Records that describe objects
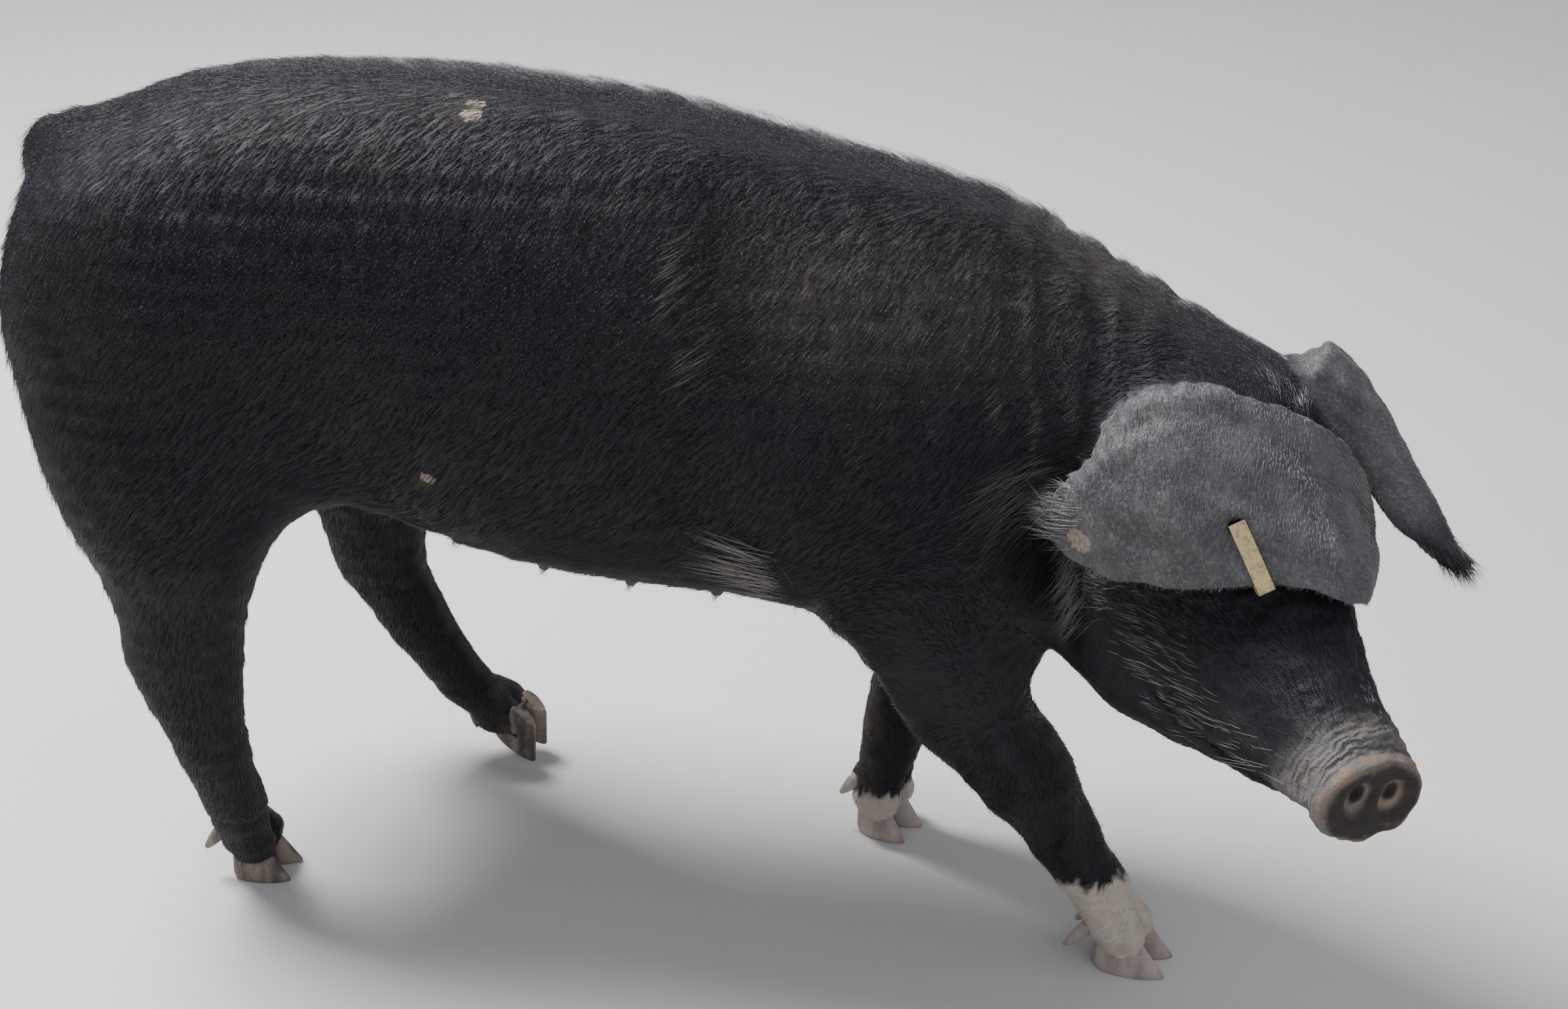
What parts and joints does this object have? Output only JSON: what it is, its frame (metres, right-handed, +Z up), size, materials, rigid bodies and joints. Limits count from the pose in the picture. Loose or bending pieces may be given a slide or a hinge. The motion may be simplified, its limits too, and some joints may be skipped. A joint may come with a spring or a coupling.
{
  "type": "pig",
  "caption": "Still life-size model of a young black lop-eared pig walking with its head low and turned to its right, one hind foot lifted.",
  "frame": {"origin": "on the floor, under the middle of the bounding box", "axes": "+X is the way the animal walks, +Y is its left side, +Z is up; the head is turned towards -Y"},
  "size_m": [1.04, 0.4336, 0.6226],
  "materials": {
    "coat": "thin black bristles over near-black skin",
    "foot_coat": "short pale hair of the sock over pink-grey skin",
    "ear_skin": "grey wrinkled skin with short fine hair",
    "snout_skin": "bare damp wrinkled skin with dried mud",
    "eye": "wet and dark brown",
    "tag_metal": "dull plated strip",
    "claw": "pale worn horn"
  },
  "bodies": {
    "root": {"trunk": "coat", "neck": "coat", "head": "coat", "tail": "coat", "fore_right_leg": "coat", "fore_left_leg": "coat", "hind_right_leg": "coat", "hind_left_leg": "coat", "fore_right_foot": "foot_coat", "fore_left_foot": "foot_coat", "hind_right_foot": "foot_coat", "hind_left_foot": "foot_coat", "ear_left": "ear_skin", "ear_right": "ear_skin", "snout": "snout_skin", "eye_left": "eye", "eye_right": "eye", "ear_tag": "tag_metal", "fore_right_claw_right": "claw", "fore_right_claw_left": "claw", "fore_right_dewclaw_right": "claw", "fore_right_dewclaw_left": "claw", "fore_left_claw_right": "claw", "fore_left_claw_left": "claw", "fore_left_dewclaw_right": "claw", "fore_left_dewclaw_left": "claw", "hind_right_claw_right": "claw", "hind_right_claw_left": "claw", "hind_right_dewclaw_right": "claw", "hind_right_dewclaw_left": "claw", "hind_left_claw_right": "claw", "hind_left_claw_left": "claw", "hind_left_dewclaw_right": "claw", "hind_left_dewclaw_left": "claw"}
  },
  "joints": []
}
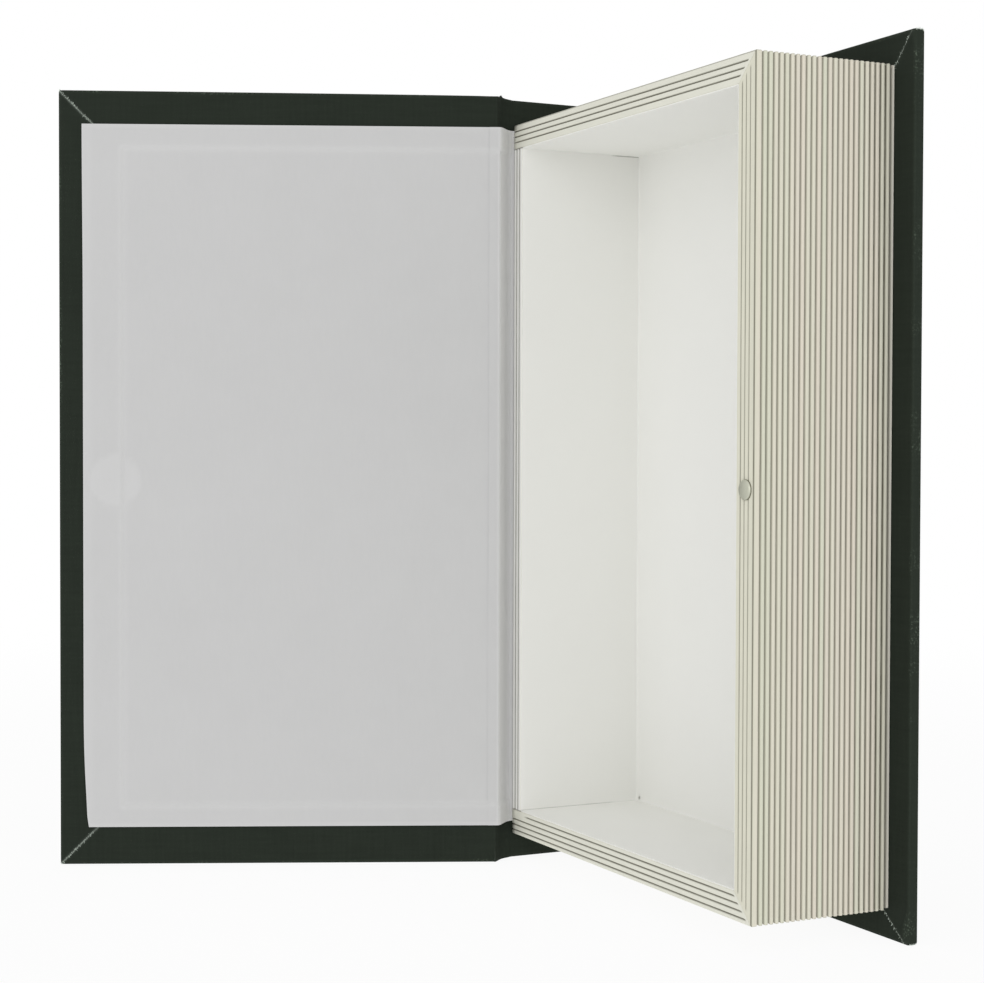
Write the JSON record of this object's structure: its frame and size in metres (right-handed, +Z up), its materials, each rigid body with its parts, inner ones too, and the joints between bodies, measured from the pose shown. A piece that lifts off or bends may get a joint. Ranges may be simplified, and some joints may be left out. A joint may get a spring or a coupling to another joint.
{
  "type": "decorative book box",
  "caption": "Storage box made like a hardback book: a cloth-covered case that opens on a cloth joint, and a tray whose grooved walls imitate the leaves, with a magnetic closure.",
  "frame": {"origin": "centre of the footprint on the surface that the open box stands on, at the tail edges of the covers", "axes": "+Z up along the spine from tail to head; +X from the spine to the fore edge of the tray; +Y from the mouth of the tray to the back cover"},
  "size_m": [0.223, 0.201, 0.27],
  "materials": {
    "book_cloth": "matte",
    "greyboard": "matte",
    "endpaper": "matte",
    "leaves": "satin",
    "lining": "matte",
    "magnet": "satin",
    "steel": "satin"
  },
  "bodies": {
    "box": {"back_board": "greyboard", "back_cloth": "book_cloth", "back_joint_cloth": "book_cloth", "spine_board": "greyboard", "spine_cloth": "book_cloth", "head_wall": "leaves", "tail_wall": "leaves", "fore_edge_wall": "leaves", "spine_wall": "leaves", "tray_base": "leaves", "floor_lining": "lining", "head_lining": "lining", "tail_lining": "lining", "fore_edge_lining": "lining", "spine_lining": "lining", "rim_magnet": "magnet"},
    "front_joint": {"front_joint_cloth": "book_cloth", "endpaper_joint": "endpaper"},
    "front_cover": {"front_board": "greyboard", "front_cloth": "book_cloth", "steel_disc": "steel", "endpaper": "endpaper"}
  },
  "joints": [
    {"name": "joint_fold_at_spine", "type": "hinge", "parent": "box", "child": "front_joint", "pos_m": [-0.05131, 0.04776, 0.135], "axis": [0, 0, -1], "range_deg": [-51.3, 29.7], "deforming": ["front_joint_cloth", "endpaper_joint"]},
    {"name": "front_cover_hinge", "type": "hinge", "parent": "front_joint", "child": "front_cover", "pos_m": [-0.04637, 0.03912, 0.135], "axis": [0, 0, -1], "range_deg": [-62.7, 36.3]}
  ],
  "couplings": [
    {"joint": "joint_fold_at_spine", "follows": "front_cover_hinge", "ratio": 0.81818}
  ]
}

Problem description
Give every line of the material that includes the string "JSON".

Expected answer
What parts and joints does this object have? Output only JSON: what it is, its frame (metres, right-handed, +Z up), size, materials, rigid bodies and joints. Limits count from the pose in the picture. Loose or bending pieces may be given a slide or a hinge. The motion may be simplified, its limits too, and some joints may be skipped. A joint may come with a spring or a coupling.
Write the JSON record of this object's structure: its frame and size in metres (right-handed, +Z up), its materials, each rigid body with its parts, inner ones too, and the joints between bodies, measured from the pose shown. A piece that lifts off or bends may get a joint. Ranges may be simplified, and some joints may be left out. A joint may get a spring or a coupling to another joint.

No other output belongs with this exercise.